But That’s My Idea – Isn’t It?

One of the most fertile grounds for disputes relating to inventions, and patents, is the question of who owns the invention or patent. We are reminded of this year after year as cases relating to the ownership of inventions come before the Australian Patent Office and the Australian courts.

There are two considerations involved. Firstly, who is or are the inventors? Secondly, who then owns the invention?

Material Contribution to the Concept

In the Australian context, an inventor is someone who can be seen to have made a material contribution to the concept of the invention (see for example the decision in Neobev Pty Ltd v Bacchus Distillery Pty Ltd (Administrators Appointed) (No 3) [2014] FCA 4). In turn, the ownership of the invention will either reside with the (or with each) inventor or with someone else who can claim entitlement from the (or with each) inventor.

An Employer as Owner

One common circumstance is that an employer will claim entitlement to an invention from their employee. Typically this is appropriate. That is, an employee that has been engaged to generate ideas about how to achieve a certain outcome in new and innovative ways in a specific technology area should expect that their employer will claim, as theirs, the fruits of their labour. This is the traditional ‘master/servant’ relationship in action.

Other factors can and often do play a role in determining who owns what – although these factors are not determinative in and of themselves. For example, is the invention in the area of technology in which the employee was engaged to operate? Was the invention created on or with the employer’s equipment and facilities, and on their time? Was the employer directing the inventor’s actions or activities?

Any fuzziness around the edges can generally be clarified through an appropriate employment agreement. The inclusion of terms regarding an employee’s duties and the ownership of intellectual property is highly recommended.

It is worth noting that consultants are typically treated differently to an employee, and particularly careful consideration must be made of any engagement with a consultant to ensure that all parties are happy with how any existing intellectual property, and any resulting intellectual property, will be handled.

Not Employed to Invent

In Australia we have the benefit of some historical guidance on the question of when an employee may be considered not to have been employed to invent. The result being that the employer did not have the right to the invention, nor did they have the right to apply for a patent.

In University of Western Australia v Gray [2009] FCAFC 116, the Full Federal Court of Australia determined that researchers employed by a university to undertake and organise research did not have a ‘duty to invent’. The contracts of university academic staff do not include an implied term that would result in the university owning inventions created in the course of their employment. At the time of this decision, the result was, for most, quite surprising. On 12 February 2010, the High Court of Australia, the ultimate court of appeal in Australia, dismissed an application by the University of Western Australia for special leave to appeal the Full Federal Court’s decision. The High Court considered that there was no error in the judgement at first instance by Justice French (who is now the Chief Justice of the High Court) and whose decision was affirmed by the Full Federal Court, thus giving further weight and authority to the decision. Most publicly funded institutions in Australia set about setting in place new contracts with explicit terms relating to the ownership of intellectual property as a result of this decision.

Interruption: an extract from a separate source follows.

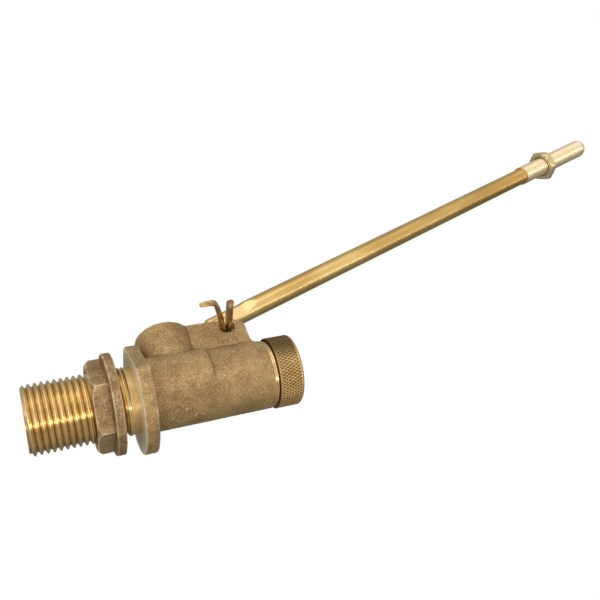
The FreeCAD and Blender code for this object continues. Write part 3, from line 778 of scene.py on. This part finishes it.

In the case of Spencer Industries Pty Ltd v Collins [2003] FCA 542, a sales manager for a family business manufacturing and supplying equipment used in tyre re-treading was found to be the owner of an invention for a tool used in tyre re-treading that was conceived whilst he was employed.

Key aspects to this decision included that the inventor held a sales position, and despite it being a managerial level position the inventor did not have a level of seniority or control that would lead to a conclusion that the invention was made in the course of his employment. Also, whilst the invention was clearly in an area of technology that was relevant to his employer, the employer had not directed the creation of the invention.

Ex-Employee Not Entitled

A counterpoint to the decision in Spencer v Collins referenced above can be seen in the 2019 decision of Vuly Pty Ltd v Wei Yang [2020] APO 13. Here an employee (Yang) had become aware of an inventive concept whilst employed and was held not to be entitled to then obtain a patent directed to that inventive concept having left that employer.

The invention in question here related to trampolines of the springless type that are so popular at present. Yang was employed by Vuly as a mechanical engineer and there was no real argument that innovation in the area of trampoline design fell outside his employment. However, for some time and over a number of actions taken before the Australian Patent Office to assert their rights to the invention, Vuly had not been able to successfully make a claim to ownership of the invention.

This changed when Vuly was able to provide evidence of Yang having received two emails from Vuly’s CEO that included sketches of the invention that Yang was seeking to patent. The invention was consequently Vuly’s, despite Yang suggesting that he had no recollection of the emails. The Delegate was satisfied on the balance of probabilities that Yang would not have been able to isolate the information from the emails in his mind after receiving it and to then recreate it independently.


Employers should review, and if appropriate, put in place employment agreements with their staff that make it clear what the expectations are regarding ownership and handling of intellectual property. Employees should review their circumstances and any agreements in place to ensure their expectations regarding ‘who owns what’ are likely to be met. When in doubt, as always, seek professional advice.